## [WHAT TO PRODUCE]
Return all of the lines below exactly as they are.

* BEGIN RAW DATA *

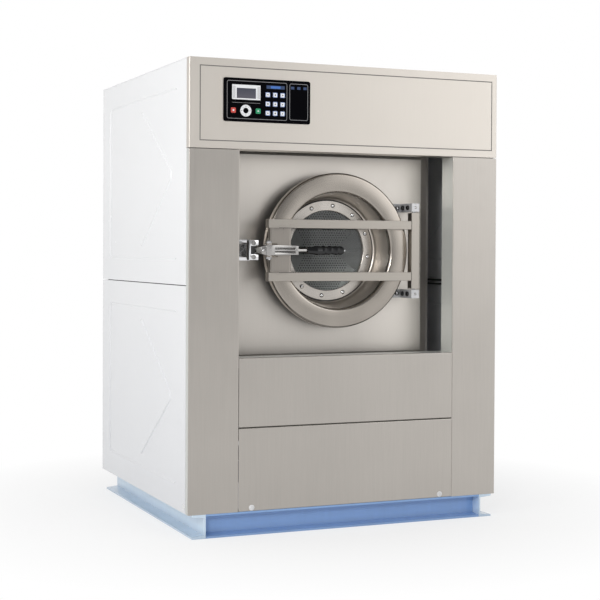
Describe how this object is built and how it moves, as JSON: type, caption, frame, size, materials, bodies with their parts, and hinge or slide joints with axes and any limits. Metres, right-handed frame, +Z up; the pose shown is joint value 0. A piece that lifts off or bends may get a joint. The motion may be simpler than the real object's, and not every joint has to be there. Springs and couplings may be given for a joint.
{
  "type": "commercial washing machine",
  "caption": "Front-loading commercial washer-extractor: steel cabinet on a channel base, round dished door on a square-tube yoke with a lever latch, and a key panel.",
  "frame": {"origin": "on the floor under the middle of the machine's outline", "axes": "+Z up, +X to the right seen from the front, +Y from the front to the rear"},
  "size_m": [1.157, 1.1066, 1.58],
  "materials": {
    "base_enamel": "semi-gloss light blue enamel",
    "side_enamel": "satin white enamel",
    "header_steel": "fine brushed stainless steel, light and warm",
    "front_steel": "fine brushed stainless steel",
    "tub_steel": "brushed stainless steel",
    "drum_steel": "polished stainless steel",
    "door_steel": "polished stainless steel",
    "bright_chrome": "polished chrome plate",
    "black_rubber": "matt black rubber",
    "black_plastic": "smooth black plastic",
    "key_white": "white key caps",
    "key_red": "red key cap",
    "key_green": "green key cap",
    "clear_glass": "clear toughened glass",
    "cast_metal": "painted casting",
    "motor_paint": "blue grey paint",
    "spring_steel": "black coated spring steel",
    "pipe_plastic": "pale grey moulded plastic"
  },
  "bodies": {
    "cabinet": {"base_rail_left": "base_enamel", "base_rail_right": "base_enamel", "base_cross_front": "base_enamel", "base_cross_rear": "base_enamel", "header_panel": "header_steel", "pilaster_left": "front_steel", "pilaster_right": "front_steel", "front_panel_middle": "front_steel", "front_panel_bottom": "front_steel", "side_panel_left_upper": "side_enamel", "side_panel_left_lower": "side_enamel", "side_panel_right_upper": "side_enamel", "side_panel_right_lower": "side_enamel", "rear_panel": "side_enamel", "top_panel": "side_enamel", "control_panel": "black_plastic", "suspension_spring_front_left": "spring_steel", "suspension_spring_front_right": "spring_steel", "suspension_spring_rear_left": "spring_steel", "suspension_spring_rear_right": "spring_steel"},
    "tub": {"tub_front_plate": "tub_steel", "outer_tub": "tub_steel", "bearing_housing": "cast_metal", "tub_cradle_front": "cast_metal", "tub_cradle_rear": "cast_metal", "door_gasket": "black_rubber", "drive_motor": "motor_paint", "drive_belt": "black_rubber", "drain_valve": "pipe_plastic", "hinge_bracket_upper": "bright_chrome", "hinge_bracket_lower": "bright_chrome", "catch_bracket": "bright_chrome"},
    "drum": {"inner_drum": "drum_steel", "drum_shaft": "cast_metal", "drum_pulley": "cast_metal"},
    "motor_rotor": {"motor_pulley": "cast_metal"},
    "door": {"door_ring": "door_steel", "door_glass": "clear_glass", "glass_clamp_ring": "tub_steel", "yoke_bar_upper": "tub_steel", "yoke_bar_lower": "tub_steel", "yoke_post": "tub_steel", "latch_plate": "tub_steel", "latch_pin": "bright_chrome"},
    "handle": {"latch_lever": "bright_chrome", "latch_hook": "bright_chrome", "handle_grip": "black_plastic"},
    "roller": {"catch_roller": "black_rubber"},
    "program_key_1": {"program_key_1": "key_white"},
    "program_key_2": {"program_key_2": "key_white"},
    "program_key_3": {"program_key_3": "key_white"},
    "program_key_4": {"program_key_4": "key_white"},
    "program_key_5": {"program_key_5": "key_white"},
    "program_key_6": {"program_key_6": "key_white"},
    "program_key_7": {"program_key_7": "key_white"},
    "program_key_8": {"program_key_8": "key_white"},
    "program_key_9": {"program_key_9": "key_white"},
    "stop_key": {"stop_key": "key_red"},
    "start_key": {"start_key": "key_green"},
    "cursor_pad": {"cursor_pad": "key_white"}
  },
  "joints": [
    {"name": "tub_float", "type": "slide", "parent": "cabinet", "child": "tub", "axis": [0, 0, 1], "range_m": [-0.012, 0.012], "stiffness_N_per_m": 85000, "springref_m": 0.0357, "deforming": ["suspension_spring_front_left", "suspension_spring_front_right", "suspension_spring_rear_left", "suspension_spring_rear_right"]},
    {"name": "door_swing", "type": "hinge", "parent": "tub", "child": "door", "pos_m": [0.285, -0.474, 0.95], "axis": [0, 0, 1], "range_deg": [0, 110]},
    {"name": "handle_swing", "type": "hinge", "parent": "door", "child": "handle", "pos_m": [-0.279, -0.5037, 0.95], "axis": [0, 0, -1], "range_deg": [0, 90]},
    {"name": "drum_spin", "type": "hinge", "parent": "tub", "child": "drum", "pos_m": [0, 0, 0.95], "axis": [0, 1, 0], "continuous": true},
    {"name": "motor_spin", "type": "hinge", "parent": "tub", "child": "motor_rotor", "pos_m": [0.33, 0, 0.47], "axis": [0, 1, 0], "continuous": true},
    {"name": "roller_spin", "type": "hinge", "parent": "tub", "child": "roller", "pos_m": [-0.3305, -0.4827, 0.95], "axis": [0, 0, 1], "continuous": true},
    {"name": "program_key_1_press", "type": "slide", "parent": "cabinet", "child": "program_key_1", "axis": [0, 1, 0], "range_m": [0, 0.001], "stiffness_N_per_m": 1200},
    {"name": "program_key_2_press", "type": "slide", "parent": "cabinet", "child": "program_key_2", "axis": [0, 1, 0], "range_m": [0, 0.001], "stiffness_N_per_m": 1200},
    {"name": "program_key_3_press", "type": "slide", "parent": "cabinet", "child": "program_key_3", "axis": [0, 1, 0], "range_m": [0, 0.001], "stiffness_N_per_m": 1200},
    {"name": "program_key_4_press", "type": "slide", "parent": "cabinet", "child": "program_key_4", "axis": [0, 1, 0], "range_m": [0, 0.001], "stiffness_N_per_m": 1200},
    {"name": "program_key_5_press", "type": "slide", "parent": "cabinet", "child": "program_key_5", "axis": [0, 1, 0], "range_m": [0, 0.001], "stiffness_N_per_m": 1200},
    {"name": "program_key_6_press", "type": "slide", "parent": "cabinet", "child": "program_key_6", "axis": [0, 1, 0], "range_m": [0, 0.001], "stiffness_N_per_m": 1200},
    {"name": "program_key_7_press", "type": "slide", "parent": "cabinet", "child": "program_key_7", "axis": [0, 1, 0], "range_m": [0, 0.001], "stiffness_N_per_m": 1200},
    {"name": "program_key_8_press", "type": "slide", "parent": "cabinet", "child": "program_key_8", "axis": [0, 1, 0], "range_m": [0, 0.001], "stiffness_N_per_m": 1200},
    {"name": "program_key_9_press", "type": "slide", "parent": "cabinet", "child": "program_key_9", "axis": [0, 1, 0], "range_m": [0, 0.001], "stiffness_N_per_m": 1200},
    {"name": "stop_key_press", "type": "slide", "parent": "cabinet", "child": "stop_key", "axis": [0, 1, 0], "range_m": [0, 0.001], "stiffness_N_per_m": 1200},
    {"name": "start_key_press", "type": "slide", "parent": "cabinet", "child": "start_key", "axis": [0, 1, 0], "range_m": [0, 0.001], "stiffness_N_per_m": 1200},
    {"name": "cursor_pad_press", "type": "slide", "parent": "cabinet", "child": "cursor_pad", "axis": [0, 1, 0], "range_m": [0, 0.001], "stiffness_N_per_m": 1200}
  ],
  "couplings": [
    {"joint": "motor_spin", "follows": "drum_spin", "ratio": 4}
  ]
}
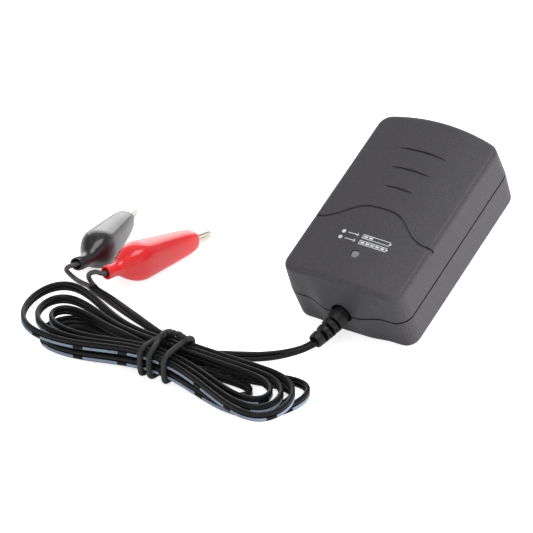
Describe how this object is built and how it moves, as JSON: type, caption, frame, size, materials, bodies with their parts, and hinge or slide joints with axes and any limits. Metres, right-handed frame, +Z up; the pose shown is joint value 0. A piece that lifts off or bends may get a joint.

* END RAW DATA *

## [EXPECTED OUTPUT]
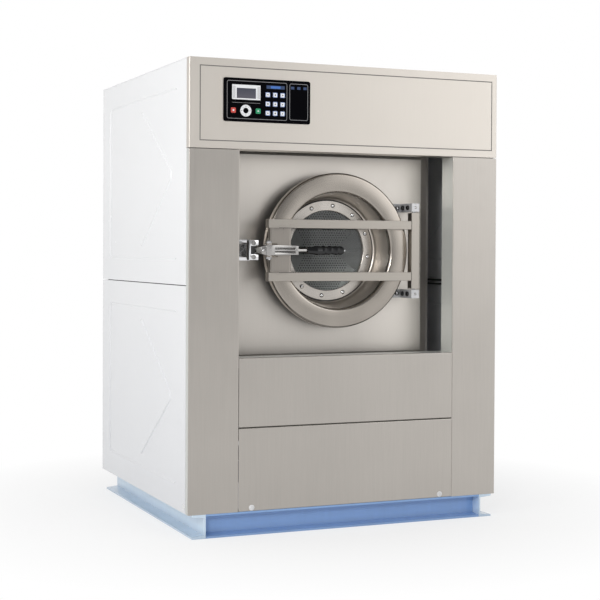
Describe how this object is built and how it moves, as JSON: type, caption, frame, size, materials, bodies with their parts, and hinge or slide joints with axes and any limits. Metres, right-handed frame, +Z up; the pose shown is joint value 0. A piece that lifts off or bends may get a joint. The motion may be simpler than the real object's, and not every joint has to be there. Springs and couplings may be given for a joint.
{
  "type": "commercial washing machine",
  "caption": "Front-loading commercial washer-extractor: steel cabinet on a channel base, round dished door on a square-tube yoke with a lever latch, and a key panel.",
  "frame": {"origin": "on the floor under the middle of the machine's outline", "axes": "+Z up, +X to the right seen from the front, +Y from the front to the rear"},
  "size_m": [1.157, 1.1066, 1.58],
  "materials": {
    "base_enamel": "semi-gloss light blue enamel",
    "side_enamel": "satin white enamel",
    "header_steel": "fine brushed stainless steel, light and warm",
    "front_steel": "fine brushed stainless steel",
    "tub_steel": "brushed stainless steel",
    "drum_steel": "polished stainless steel",
    "door_steel": "polished stainless steel",
    "bright_chrome": "polished chrome plate",
    "black_rubber": "matt black rubber",
    "black_plastic": "smooth black plastic",
    "key_white": "white key caps",
    "key_red": "red key cap",
    "key_green": "green key cap",
    "clear_glass": "clear toughened glass",
    "cast_metal": "painted casting",
    "motor_paint": "blue grey paint",
    "spring_steel": "black coated spring steel",
    "pipe_plastic": "pale grey moulded plastic"
  },
  "bodies": {
    "cabinet": {"base_rail_left": "base_enamel", "base_rail_right": "base_enamel", "base_cross_front": "base_enamel", "base_cross_rear": "base_enamel", "header_panel": "header_steel", "pilaster_left": "front_steel", "pilaster_right": "front_steel", "front_panel_middle": "front_steel", "front_panel_bottom": "front_steel", "side_panel_left_upper": "side_enamel", "side_panel_left_lower": "side_enamel", "side_panel_right_upper": "side_enamel", "side_panel_right_lower": "side_enamel", "rear_panel": "side_enamel", "top_panel": "side_enamel", "control_panel": "black_plastic", "suspension_spring_front_left": "spring_steel", "suspension_spring_front_right": "spring_steel", "suspension_spring_rear_left": "spring_steel", "suspension_spring_rear_right": "spring_steel"},
    "tub": {"tub_front_plate": "tub_steel", "outer_tub": "tub_steel", "bearing_housing": "cast_metal", "tub_cradle_front": "cast_metal", "tub_cradle_rear": "cast_metal", "door_gasket": "black_rubber", "drive_motor": "motor_paint", "drive_belt": "black_rubber", "drain_valve": "pipe_plastic", "hinge_bracket_upper": "bright_chrome", "hinge_bracket_lower": "bright_chrome", "catch_bracket": "bright_chrome"},
    "drum": {"inner_drum": "drum_steel", "drum_shaft": "cast_metal", "drum_pulley": "cast_metal"},
    "motor_rotor": {"motor_pulley": "cast_metal"},
    "door": {"door_ring": "door_steel", "door_glass": "clear_glass", "glass_clamp_ring": "tub_steel", "yoke_bar_upper": "tub_steel", "yoke_bar_lower": "tub_steel", "yoke_post": "tub_steel", "latch_plate": "tub_steel", "latch_pin": "bright_chrome"},
    "handle": {"latch_lever": "bright_chrome", "latch_hook": "bright_chrome", "handle_grip": "black_plastic"},
    "roller": {"catch_roller": "black_rubber"},
    "program_key_1": {"program_key_1": "key_white"},
    "program_key_2": {"program_key_2": "key_white"},
    "program_key_3": {"program_key_3": "key_white"},
    "program_key_4": {"program_key_4": "key_white"},
    "program_key_5": {"program_key_5": "key_white"},
    "program_key_6": {"program_key_6": "key_white"},
    "program_key_7": {"program_key_7": "key_white"},
    "program_key_8": {"program_key_8": "key_white"},
    "program_key_9": {"program_key_9": "key_white"},
    "stop_key": {"stop_key": "key_red"},
    "start_key": {"start_key": "key_green"},
    "cursor_pad": {"cursor_pad": "key_white"}
  },
  "joints": [
    {"name": "tub_float", "type": "slide", "parent": "cabinet", "child": "tub", "axis": [0, 0, 1], "range_m": [-0.012, 0.012], "stiffness_N_per_m": 85000, "springref_m": 0.0357, "deforming": ["suspension_spring_front_left", "suspension_spring_front_right", "suspension_spring_rear_left", "suspension_spring_rear_right"]},
    {"name": "door_swing", "type": "hinge", "parent": "tub", "child": "door", "pos_m": [0.285, -0.474, 0.95], "axis": [0, 0, 1], "range_deg": [0, 110]},
    {"name": "handle_swing", "type": "hinge", "parent": "door", "child": "handle", "pos_m": [-0.279, -0.5037, 0.95], "axis": [0, 0, -1], "range_deg": [0, 90]},
    {"name": "drum_spin", "type": "hinge", "parent": "tub", "child": "drum", "pos_m": [0, 0, 0.95], "axis": [0, 1, 0], "continuous": true},
    {"name": "motor_spin", "type": "hinge", "parent": "tub", "child": "motor_rotor", "pos_m": [0.33, 0, 0.47], "axis": [0, 1, 0], "continuous": true},
    {"name": "roller_spin", "type": "hinge", "parent": "tub", "child": "roller", "pos_m": [-0.3305, -0.4827, 0.95], "axis": [0, 0, 1], "continuous": true},
    {"name": "program_key_1_press", "type": "slide", "parent": "cabinet", "child": "program_key_1", "axis": [0, 1, 0], "range_m": [0, 0.001], "stiffness_N_per_m": 1200},
    {"name": "program_key_2_press", "type": "slide", "parent": "cabinet", "child": "program_key_2", "axis": [0, 1, 0], "range_m": [0, 0.001], "stiffness_N_per_m": 1200},
    {"name": "program_key_3_press", "type": "slide", "parent": "cabinet", "child": "program_key_3", "axis": [0, 1, 0], "range_m": [0, 0.001], "stiffness_N_per_m": 1200},
    {"name": "program_key_4_press", "type": "slide", "parent": "cabinet", "child": "program_key_4", "axis": [0, 1, 0], "range_m": [0, 0.001], "stiffness_N_per_m": 1200},
    {"name": "program_key_5_press", "type": "slide", "parent": "cabinet", "child": "program_key_5", "axis": [0, 1, 0], "range_m": [0, 0.001], "stiffness_N_per_m": 1200},
    {"name": "program_key_6_press", "type": "slide", "parent": "cabinet", "child": "program_key_6", "axis": [0, 1, 0], "range_m": [0, 0.001], "stiffness_N_per_m": 1200},
    {"name": "program_key_7_press", "type": "slide", "parent": "cabinet", "child": "program_key_7", "axis": [0, 1, 0], "range_m": [0, 0.001], "stiffness_N_per_m": 1200},
    {"name": "program_key_8_press", "type": "slide", "parent": "cabinet", "child": "program_key_8", "axis": [0, 1, 0], "range_m": [0, 0.001], "stiffness_N_per_m": 1200},
    {"name": "program_key_9_press", "type": "slide", "parent": "cabinet", "child": "program_key_9", "axis": [0, 1, 0], "range_m": [0, 0.001], "stiffness_N_per_m": 1200},
    {"name": "stop_key_press", "type": "slide", "parent": "cabinet", "child": "stop_key", "axis": [0, 1, 0], "range_m": [0, 0.001], "stiffness_N_per_m": 1200},
    {"name": "start_key_press", "type": "slide", "parent": "cabinet", "child": "start_key", "axis": [0, 1, 0], "range_m": [0, 0.001], "stiffness_N_per_m": 1200},
    {"name": "cursor_pad_press", "type": "slide", "parent": "cabinet", "child": "cursor_pad", "axis": [0, 1, 0], "range_m": [0, 0.001], "stiffness_N_per_m": 1200}
  ],
  "couplings": [
    {"joint": "motor_spin", "follows": "drum_spin", "ratio": 4}
  ]
}
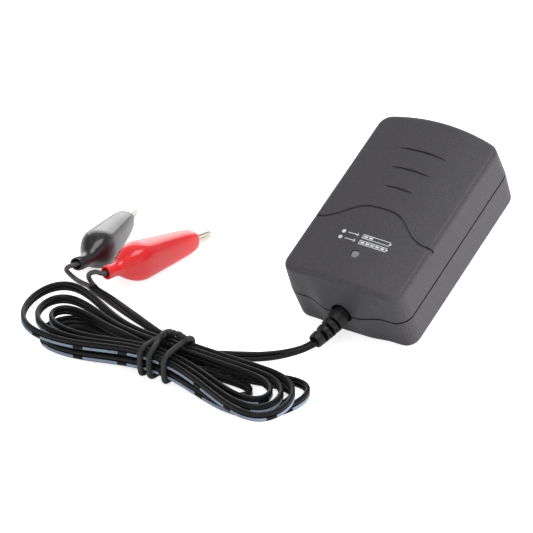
Describe how this object is built and how it moves, as JSON: type, caption, frame, size, materials, bodies with their parts, and hinge or slide joints with axes and any limits. Metres, right-handed frame, +Z up; the pose shown is joint value 0. A piece that lifts off or bends may get a joint.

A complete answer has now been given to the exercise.